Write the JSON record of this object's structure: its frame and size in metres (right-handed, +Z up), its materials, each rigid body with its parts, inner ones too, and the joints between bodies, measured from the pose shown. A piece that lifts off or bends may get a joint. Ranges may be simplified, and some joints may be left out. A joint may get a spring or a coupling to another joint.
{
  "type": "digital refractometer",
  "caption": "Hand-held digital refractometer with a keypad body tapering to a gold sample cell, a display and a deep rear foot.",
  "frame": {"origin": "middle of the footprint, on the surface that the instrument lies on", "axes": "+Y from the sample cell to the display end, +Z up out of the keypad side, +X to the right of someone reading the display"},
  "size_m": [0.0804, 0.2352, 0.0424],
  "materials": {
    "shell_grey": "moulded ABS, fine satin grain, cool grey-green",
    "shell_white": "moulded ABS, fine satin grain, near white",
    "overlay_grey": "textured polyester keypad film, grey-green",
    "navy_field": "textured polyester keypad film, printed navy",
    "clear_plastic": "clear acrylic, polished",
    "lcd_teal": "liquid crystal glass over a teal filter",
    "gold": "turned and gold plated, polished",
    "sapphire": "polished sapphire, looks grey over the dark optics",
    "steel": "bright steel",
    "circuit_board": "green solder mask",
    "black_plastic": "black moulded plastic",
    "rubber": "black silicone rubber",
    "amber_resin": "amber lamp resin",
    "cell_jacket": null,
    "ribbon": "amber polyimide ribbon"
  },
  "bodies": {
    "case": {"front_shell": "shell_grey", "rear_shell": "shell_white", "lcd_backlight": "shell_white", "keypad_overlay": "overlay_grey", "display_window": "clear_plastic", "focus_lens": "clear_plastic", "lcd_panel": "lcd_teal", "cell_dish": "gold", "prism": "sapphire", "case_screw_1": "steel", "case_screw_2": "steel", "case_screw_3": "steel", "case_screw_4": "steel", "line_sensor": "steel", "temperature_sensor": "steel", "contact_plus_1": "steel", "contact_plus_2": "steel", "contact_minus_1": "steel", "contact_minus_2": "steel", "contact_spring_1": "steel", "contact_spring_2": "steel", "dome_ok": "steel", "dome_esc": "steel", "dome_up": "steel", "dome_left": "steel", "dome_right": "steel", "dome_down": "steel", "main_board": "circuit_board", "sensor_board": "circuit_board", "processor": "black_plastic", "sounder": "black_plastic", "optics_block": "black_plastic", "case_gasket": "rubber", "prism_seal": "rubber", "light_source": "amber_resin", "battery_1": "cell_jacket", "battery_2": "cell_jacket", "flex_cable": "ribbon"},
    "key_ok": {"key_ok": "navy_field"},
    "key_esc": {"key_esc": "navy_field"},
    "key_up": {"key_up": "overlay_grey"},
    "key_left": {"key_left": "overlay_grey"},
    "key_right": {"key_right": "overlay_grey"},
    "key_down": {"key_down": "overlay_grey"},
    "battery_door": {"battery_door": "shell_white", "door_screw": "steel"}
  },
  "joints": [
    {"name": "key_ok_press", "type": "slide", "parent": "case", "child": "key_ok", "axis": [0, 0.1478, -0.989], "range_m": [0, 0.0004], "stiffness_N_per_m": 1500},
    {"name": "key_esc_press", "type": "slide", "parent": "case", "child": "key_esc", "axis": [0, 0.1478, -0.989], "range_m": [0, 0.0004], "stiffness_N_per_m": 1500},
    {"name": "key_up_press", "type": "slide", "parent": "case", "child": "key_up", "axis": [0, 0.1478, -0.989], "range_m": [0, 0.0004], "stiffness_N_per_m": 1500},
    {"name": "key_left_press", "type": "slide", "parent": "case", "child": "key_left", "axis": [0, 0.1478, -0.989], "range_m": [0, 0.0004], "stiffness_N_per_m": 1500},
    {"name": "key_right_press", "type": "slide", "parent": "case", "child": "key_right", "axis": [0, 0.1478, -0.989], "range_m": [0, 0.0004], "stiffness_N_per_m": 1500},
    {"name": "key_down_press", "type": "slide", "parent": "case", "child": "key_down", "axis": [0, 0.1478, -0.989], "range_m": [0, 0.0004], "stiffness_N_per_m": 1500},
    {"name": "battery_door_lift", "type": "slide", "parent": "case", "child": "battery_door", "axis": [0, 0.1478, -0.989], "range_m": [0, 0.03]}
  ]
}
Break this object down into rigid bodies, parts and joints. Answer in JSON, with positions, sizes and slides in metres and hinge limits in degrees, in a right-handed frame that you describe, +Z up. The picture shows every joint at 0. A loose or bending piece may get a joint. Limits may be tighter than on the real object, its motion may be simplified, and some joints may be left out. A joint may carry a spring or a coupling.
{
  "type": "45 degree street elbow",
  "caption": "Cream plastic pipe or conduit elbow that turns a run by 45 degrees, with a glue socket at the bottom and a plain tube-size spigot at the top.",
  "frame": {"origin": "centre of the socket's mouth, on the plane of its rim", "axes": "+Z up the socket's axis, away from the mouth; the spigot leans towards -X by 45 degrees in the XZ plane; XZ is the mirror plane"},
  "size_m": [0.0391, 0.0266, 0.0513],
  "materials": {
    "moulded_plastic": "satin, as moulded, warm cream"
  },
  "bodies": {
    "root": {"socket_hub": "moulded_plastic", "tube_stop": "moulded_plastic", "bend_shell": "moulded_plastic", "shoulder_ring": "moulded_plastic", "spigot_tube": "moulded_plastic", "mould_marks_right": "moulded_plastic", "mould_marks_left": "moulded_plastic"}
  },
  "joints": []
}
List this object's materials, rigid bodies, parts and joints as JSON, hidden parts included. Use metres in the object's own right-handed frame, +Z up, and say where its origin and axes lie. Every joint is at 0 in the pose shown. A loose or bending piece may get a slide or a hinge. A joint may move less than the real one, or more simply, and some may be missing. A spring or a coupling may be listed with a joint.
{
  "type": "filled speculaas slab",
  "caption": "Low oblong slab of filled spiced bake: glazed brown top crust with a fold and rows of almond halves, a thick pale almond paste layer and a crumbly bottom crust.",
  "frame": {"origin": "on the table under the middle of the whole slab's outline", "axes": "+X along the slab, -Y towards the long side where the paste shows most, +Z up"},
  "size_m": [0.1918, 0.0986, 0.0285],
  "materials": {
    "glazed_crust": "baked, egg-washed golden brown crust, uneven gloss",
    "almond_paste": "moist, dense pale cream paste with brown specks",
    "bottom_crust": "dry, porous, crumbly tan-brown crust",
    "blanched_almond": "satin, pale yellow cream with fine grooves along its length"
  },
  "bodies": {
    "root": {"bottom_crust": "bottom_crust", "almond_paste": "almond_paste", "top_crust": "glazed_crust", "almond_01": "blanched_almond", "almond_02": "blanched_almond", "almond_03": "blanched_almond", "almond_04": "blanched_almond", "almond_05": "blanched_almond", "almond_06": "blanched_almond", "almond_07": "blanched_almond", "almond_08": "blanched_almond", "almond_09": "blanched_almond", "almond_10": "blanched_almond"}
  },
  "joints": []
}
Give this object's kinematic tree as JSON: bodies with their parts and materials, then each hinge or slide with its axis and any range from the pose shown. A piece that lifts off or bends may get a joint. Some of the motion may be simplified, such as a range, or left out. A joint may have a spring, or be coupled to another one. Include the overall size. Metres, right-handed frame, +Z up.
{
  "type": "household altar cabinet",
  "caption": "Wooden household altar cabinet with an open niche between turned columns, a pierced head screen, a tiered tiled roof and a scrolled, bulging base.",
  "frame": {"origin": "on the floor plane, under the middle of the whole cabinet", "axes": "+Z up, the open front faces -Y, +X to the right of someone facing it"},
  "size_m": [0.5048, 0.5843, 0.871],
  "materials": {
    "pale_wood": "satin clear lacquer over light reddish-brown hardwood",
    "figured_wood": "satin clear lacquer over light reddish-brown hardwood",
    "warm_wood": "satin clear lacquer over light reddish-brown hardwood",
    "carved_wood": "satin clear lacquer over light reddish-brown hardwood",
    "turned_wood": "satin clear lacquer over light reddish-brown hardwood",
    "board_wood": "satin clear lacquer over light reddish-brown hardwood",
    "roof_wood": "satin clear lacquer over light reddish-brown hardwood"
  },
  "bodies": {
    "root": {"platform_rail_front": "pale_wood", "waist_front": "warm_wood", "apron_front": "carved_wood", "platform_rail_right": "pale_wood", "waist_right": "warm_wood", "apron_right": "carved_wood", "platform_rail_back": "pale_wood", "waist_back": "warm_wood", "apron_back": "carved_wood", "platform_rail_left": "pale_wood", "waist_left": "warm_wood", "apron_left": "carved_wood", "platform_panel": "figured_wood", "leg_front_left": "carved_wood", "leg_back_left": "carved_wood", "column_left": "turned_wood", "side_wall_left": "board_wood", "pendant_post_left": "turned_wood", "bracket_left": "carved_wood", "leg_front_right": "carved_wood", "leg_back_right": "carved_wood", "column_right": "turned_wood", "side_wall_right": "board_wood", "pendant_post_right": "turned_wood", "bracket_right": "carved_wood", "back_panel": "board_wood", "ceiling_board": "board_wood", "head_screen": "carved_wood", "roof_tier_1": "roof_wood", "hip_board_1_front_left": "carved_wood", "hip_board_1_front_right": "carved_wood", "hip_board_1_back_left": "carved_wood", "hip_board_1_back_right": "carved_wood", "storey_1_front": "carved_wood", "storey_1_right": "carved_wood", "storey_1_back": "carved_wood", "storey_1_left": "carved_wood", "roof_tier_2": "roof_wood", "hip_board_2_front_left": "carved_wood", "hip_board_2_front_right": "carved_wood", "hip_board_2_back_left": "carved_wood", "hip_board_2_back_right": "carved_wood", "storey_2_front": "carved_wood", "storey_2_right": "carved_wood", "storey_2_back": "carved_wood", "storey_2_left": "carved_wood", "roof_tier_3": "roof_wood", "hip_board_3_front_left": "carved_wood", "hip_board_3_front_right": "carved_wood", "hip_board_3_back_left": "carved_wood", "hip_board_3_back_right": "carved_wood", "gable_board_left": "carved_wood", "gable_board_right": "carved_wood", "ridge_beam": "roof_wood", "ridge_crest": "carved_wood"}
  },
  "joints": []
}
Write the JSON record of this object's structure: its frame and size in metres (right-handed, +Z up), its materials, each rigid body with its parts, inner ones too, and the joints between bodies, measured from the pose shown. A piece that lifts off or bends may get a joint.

### YOUR INSTRUCTIONS
Identify and list each line with the word "shows".

### OUTPUT FOR THIS EXERCISE
Break this object down into rigid bodies, parts and joints. Answer in JSON, with positions, sizes and slides in metres and hinge limits in degrees, in a right-handed frame that you describe, +Z up. The picture shows every joint at 0. A loose or bending piece may get a joint. Limits may be tighter than on the real object, its motion may be simplified, and some joints may be left out. A joint may carry a spring or a coupling.
  "frame": {"origin": "on the table under the middle of the whole slab's outline", "axes": "+X along the slab, -Y towards the long side where the paste shows most, +Z up"},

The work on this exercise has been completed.